London (AFP) - The US has lost its role as mediator in the Middle East by moving its embassy in Israel to Jerusalem, Turkish President Recep Tayyip Erdogan said in London on Monday.
"With its latest step, America has chosen to be a part of the problem, not a solution, and lost its mediator role in the Middle East peace process," Erdogan told the Chatham House international affairs think-tank.
Moving the embassy from Tel Aviv to Jerusalem was "very, very unfortunate", he said, warning it would "increase tensions and ignite an even greater fire between communities".
His remarks came as violent clashes erupted along Gaza's border ahead of the controversial embassy opening, leaving dozens of Palestinians dead and hundreds wounded in the conflict's bloodiest day in years.
Erdogan urged the international community to "take swift action to put an end to Israel's increasing aggression", denouncing the embassy move as violating international law and United Nations resolutions.
Jerusalem is one of the most thorny issues of the Israeli-Palestinian conflict, with both sides claiming it as their capital.
Most of the international community does not formally recognise Jerusalem as Israel's capital, and almost all embassies are located in Tel Aviv.
"The establishment of an independent Palestinian state with Jerusalem as its capital is the only way for lasting peace and stability," the Turkish leader said.
- Red carpet for Erdogan -
Erdogan was also deeply critical of US President Donald Trump's decision to withdraw Washington from the Iran nuclear deal.
"The nuclear deal is a significant development which should be preserved," Erdogan said, adding that political dialogue with Iran was "beneficial" to the international community.

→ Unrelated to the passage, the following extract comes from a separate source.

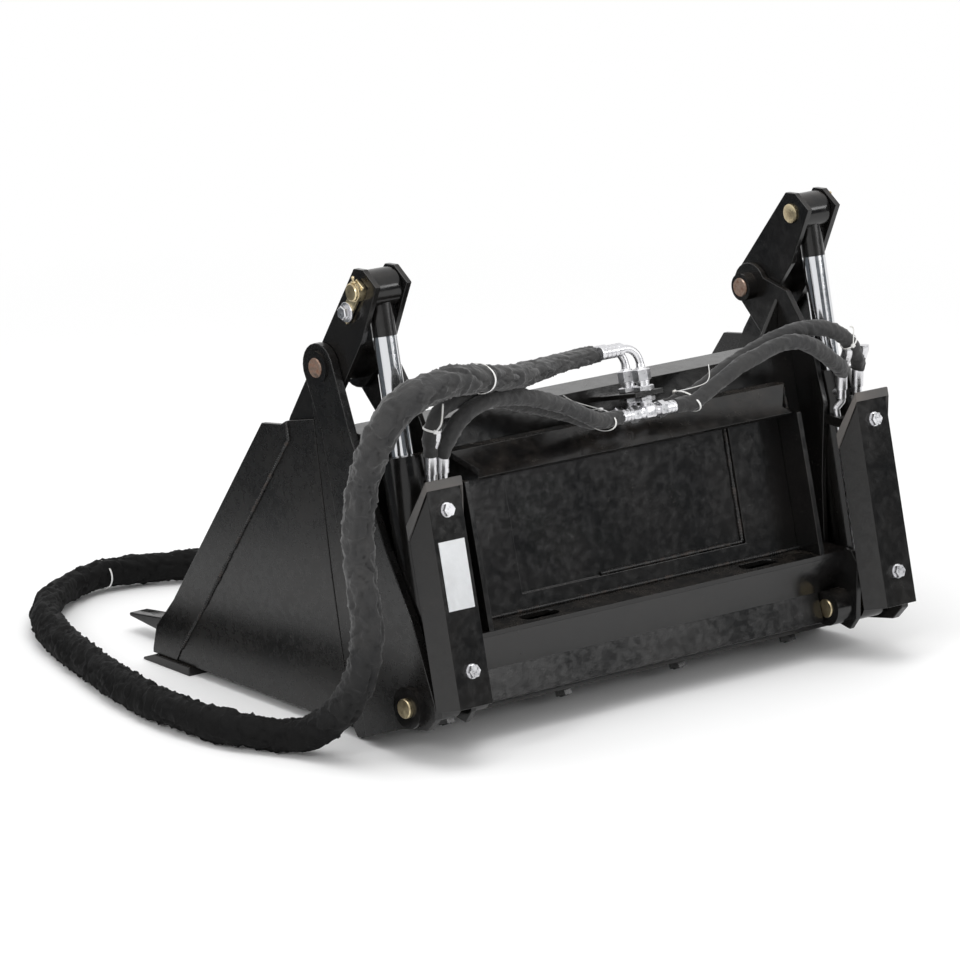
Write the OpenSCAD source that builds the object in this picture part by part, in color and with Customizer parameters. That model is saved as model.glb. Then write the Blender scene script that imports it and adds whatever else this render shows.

Turning to Turkey's decades-long efforts to join the European Union, Erdogan said it remained a strategic goal for Ankara but he condemned the "politicisation" of the process.
Erdogan began a three-day visit to Britain on Sunday, with London rolling out the red carpet as it seeks to bolster future trade ties after leaving the EU next year.
On Tuesday he will meet British Prime Minister Theresa May.
The meeting is "an opportunity for the UK and Turkey to build on our close cooperation on counter-terrorism, migration, regional stability and in other vital areas," her spokesman said.
"Our close relationship with Turkey allows us to have frank discussion and you can expect that the prime minister will raise human rights.
"We want Turkey to uphold its international obligations, including respect for freedom of expression and political freedoms."
Erdogan will meet also Queen Elizabeth II on Tuesday.
As he spoke at Chatham House, a group of Kurdish activists protested outside, with further demonstrations expected near Downing Street on Tuesday by media rights group, Reporters Without Borders.
Erdogan's visit comes just weeks before Turkey holds early parliamentary and presidential elections on June 24.
Erdogan, who has dominated Turkey's political scene for the past 15 years, is seeking to reinforce his authority as Turkey moves to a new presidential system of government with expanded powers.
Earlier on Monday, he met three footballers from Turkey or of Turkish origin who play in the English Premier League -- Cenk Tosun, Mesut Ozil and Ilkay Gundogan, state-run news agency Anadolu reported.